**EXERCISE DETAILS:**
Scan the data. Collect each line that contains the word "empty".

-- START RAW DATA --

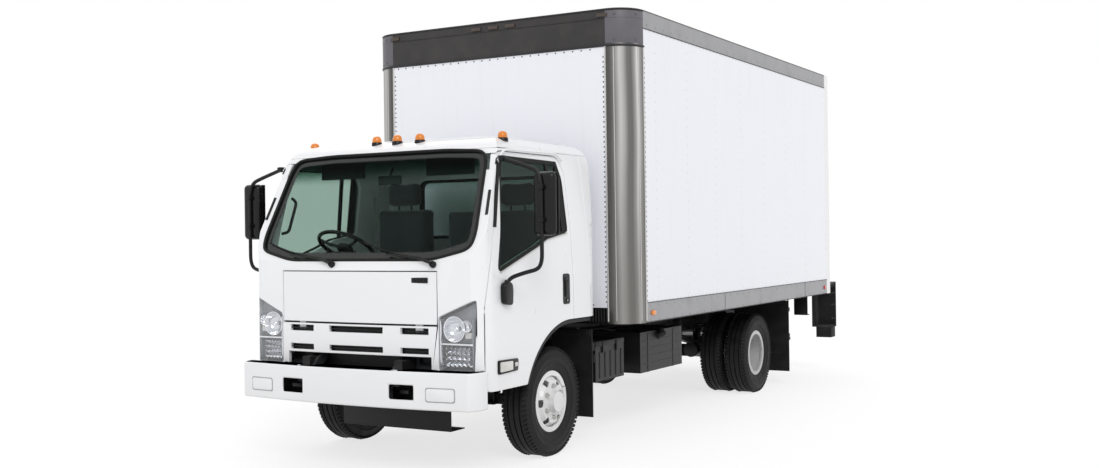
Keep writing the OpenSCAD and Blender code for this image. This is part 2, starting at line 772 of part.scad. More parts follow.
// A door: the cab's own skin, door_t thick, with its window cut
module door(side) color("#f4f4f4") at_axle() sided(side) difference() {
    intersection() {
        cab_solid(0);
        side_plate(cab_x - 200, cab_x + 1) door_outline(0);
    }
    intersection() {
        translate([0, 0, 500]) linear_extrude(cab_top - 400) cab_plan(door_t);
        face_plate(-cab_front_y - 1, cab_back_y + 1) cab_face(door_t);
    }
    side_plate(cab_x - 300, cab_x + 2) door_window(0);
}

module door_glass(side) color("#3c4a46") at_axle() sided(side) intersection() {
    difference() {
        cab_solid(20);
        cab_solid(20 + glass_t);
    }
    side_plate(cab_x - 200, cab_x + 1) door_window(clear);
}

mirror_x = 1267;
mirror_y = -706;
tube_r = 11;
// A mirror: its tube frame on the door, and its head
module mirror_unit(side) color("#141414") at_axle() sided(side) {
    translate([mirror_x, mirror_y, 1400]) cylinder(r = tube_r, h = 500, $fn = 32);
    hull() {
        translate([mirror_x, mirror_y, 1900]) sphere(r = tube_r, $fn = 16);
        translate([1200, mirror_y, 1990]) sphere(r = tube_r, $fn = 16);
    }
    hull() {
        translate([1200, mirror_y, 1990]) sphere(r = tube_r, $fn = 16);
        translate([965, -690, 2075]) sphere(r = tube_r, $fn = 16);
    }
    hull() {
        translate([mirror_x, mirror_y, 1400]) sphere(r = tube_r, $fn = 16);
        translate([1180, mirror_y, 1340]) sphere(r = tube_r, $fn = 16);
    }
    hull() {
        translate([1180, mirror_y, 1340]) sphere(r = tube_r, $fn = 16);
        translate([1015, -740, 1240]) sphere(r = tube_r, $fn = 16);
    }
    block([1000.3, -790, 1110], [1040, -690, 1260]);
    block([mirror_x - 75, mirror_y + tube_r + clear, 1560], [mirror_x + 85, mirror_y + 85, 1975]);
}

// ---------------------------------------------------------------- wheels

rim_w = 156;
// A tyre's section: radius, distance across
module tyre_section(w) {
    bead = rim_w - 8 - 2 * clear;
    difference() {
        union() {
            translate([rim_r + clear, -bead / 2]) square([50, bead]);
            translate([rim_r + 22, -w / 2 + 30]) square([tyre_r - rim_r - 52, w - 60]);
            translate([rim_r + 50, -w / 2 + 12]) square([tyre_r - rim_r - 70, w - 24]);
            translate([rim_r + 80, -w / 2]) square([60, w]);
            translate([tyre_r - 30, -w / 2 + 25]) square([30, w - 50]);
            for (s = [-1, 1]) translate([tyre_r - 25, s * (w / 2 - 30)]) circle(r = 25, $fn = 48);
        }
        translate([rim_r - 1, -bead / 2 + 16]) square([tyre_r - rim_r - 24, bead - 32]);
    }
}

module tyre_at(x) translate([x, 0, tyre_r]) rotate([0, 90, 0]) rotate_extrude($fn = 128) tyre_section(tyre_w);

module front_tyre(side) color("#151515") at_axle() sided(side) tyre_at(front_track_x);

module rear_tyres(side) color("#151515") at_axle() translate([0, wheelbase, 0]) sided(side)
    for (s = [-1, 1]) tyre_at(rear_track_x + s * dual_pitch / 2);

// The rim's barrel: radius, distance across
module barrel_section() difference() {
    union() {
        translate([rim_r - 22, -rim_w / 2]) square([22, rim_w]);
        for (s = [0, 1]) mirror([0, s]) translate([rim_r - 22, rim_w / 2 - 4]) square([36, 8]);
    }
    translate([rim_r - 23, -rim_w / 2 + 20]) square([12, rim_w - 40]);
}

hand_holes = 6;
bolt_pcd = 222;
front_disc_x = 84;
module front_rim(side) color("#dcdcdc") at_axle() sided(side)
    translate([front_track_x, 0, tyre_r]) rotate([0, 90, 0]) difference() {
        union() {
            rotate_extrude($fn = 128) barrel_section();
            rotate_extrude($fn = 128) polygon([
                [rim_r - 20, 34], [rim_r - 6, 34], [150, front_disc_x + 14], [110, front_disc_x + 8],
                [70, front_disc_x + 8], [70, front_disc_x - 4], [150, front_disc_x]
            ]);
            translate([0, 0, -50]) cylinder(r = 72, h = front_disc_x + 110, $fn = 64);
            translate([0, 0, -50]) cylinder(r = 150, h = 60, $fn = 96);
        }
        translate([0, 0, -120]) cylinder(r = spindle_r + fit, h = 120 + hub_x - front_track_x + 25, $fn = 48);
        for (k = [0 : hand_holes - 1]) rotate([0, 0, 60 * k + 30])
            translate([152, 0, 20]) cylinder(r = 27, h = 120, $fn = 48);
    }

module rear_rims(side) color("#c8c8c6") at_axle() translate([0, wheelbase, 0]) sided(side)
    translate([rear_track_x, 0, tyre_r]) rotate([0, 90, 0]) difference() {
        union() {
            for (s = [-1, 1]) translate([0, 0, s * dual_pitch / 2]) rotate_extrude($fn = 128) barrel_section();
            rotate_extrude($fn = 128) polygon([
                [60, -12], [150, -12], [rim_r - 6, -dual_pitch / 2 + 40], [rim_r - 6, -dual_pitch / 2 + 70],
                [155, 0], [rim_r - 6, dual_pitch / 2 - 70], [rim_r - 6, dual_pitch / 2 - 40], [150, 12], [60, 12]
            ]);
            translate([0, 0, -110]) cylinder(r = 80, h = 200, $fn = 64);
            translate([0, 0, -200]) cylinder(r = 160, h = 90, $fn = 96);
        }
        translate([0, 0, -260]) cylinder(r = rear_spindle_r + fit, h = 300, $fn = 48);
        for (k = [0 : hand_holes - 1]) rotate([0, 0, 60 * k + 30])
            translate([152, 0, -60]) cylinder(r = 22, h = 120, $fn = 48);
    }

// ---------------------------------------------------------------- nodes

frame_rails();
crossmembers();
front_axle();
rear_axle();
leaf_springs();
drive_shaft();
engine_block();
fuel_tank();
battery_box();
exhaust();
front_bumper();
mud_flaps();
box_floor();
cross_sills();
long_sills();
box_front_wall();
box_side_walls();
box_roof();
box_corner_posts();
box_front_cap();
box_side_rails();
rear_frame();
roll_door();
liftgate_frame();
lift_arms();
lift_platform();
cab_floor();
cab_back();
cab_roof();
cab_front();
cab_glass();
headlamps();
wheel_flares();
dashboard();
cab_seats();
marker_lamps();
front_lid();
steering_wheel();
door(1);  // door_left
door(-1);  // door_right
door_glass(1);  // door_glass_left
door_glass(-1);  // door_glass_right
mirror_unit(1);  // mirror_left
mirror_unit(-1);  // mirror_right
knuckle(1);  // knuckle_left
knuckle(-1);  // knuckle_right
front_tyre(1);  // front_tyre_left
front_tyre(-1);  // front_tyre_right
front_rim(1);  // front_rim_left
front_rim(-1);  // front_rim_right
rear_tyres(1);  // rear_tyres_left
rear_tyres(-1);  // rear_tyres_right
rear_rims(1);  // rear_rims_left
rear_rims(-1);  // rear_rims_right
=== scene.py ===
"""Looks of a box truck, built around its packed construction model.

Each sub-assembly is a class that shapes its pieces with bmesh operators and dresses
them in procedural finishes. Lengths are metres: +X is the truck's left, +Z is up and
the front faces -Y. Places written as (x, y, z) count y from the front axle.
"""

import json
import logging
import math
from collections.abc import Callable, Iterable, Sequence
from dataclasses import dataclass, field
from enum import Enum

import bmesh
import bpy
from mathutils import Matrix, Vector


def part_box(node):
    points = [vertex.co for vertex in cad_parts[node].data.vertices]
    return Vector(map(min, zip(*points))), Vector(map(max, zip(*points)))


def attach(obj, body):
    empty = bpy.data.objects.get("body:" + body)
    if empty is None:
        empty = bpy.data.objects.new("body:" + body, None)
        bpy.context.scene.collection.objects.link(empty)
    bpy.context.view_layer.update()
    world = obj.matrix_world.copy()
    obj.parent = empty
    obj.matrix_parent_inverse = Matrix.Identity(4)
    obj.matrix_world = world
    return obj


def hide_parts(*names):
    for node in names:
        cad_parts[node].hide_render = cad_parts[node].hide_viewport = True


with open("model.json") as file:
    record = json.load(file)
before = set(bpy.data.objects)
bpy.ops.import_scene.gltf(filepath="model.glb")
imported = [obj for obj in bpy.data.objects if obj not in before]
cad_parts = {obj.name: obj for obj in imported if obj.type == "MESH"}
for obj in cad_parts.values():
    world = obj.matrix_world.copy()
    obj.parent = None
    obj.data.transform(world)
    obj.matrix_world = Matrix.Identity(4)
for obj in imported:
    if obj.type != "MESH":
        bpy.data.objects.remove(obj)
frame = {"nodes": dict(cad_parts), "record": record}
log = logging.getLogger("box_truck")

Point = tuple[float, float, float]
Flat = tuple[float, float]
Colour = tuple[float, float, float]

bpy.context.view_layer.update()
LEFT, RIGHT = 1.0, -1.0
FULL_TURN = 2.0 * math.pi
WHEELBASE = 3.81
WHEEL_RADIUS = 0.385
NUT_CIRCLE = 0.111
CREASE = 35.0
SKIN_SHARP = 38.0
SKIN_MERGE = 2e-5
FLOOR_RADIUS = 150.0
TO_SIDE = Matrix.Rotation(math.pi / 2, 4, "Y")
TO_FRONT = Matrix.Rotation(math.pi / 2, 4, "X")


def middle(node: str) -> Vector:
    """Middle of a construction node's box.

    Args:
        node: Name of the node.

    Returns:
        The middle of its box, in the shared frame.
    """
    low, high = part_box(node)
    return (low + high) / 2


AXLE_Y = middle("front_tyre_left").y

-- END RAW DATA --

**THE RESPONSE:**
    empty = bpy.data.objects.get("body:" + body)
    if empty is None:
        empty = bpy.data.objects.new("body:" + body, None)
        bpy.context.scene.collection.objects.link(empty)
    obj.parent = empty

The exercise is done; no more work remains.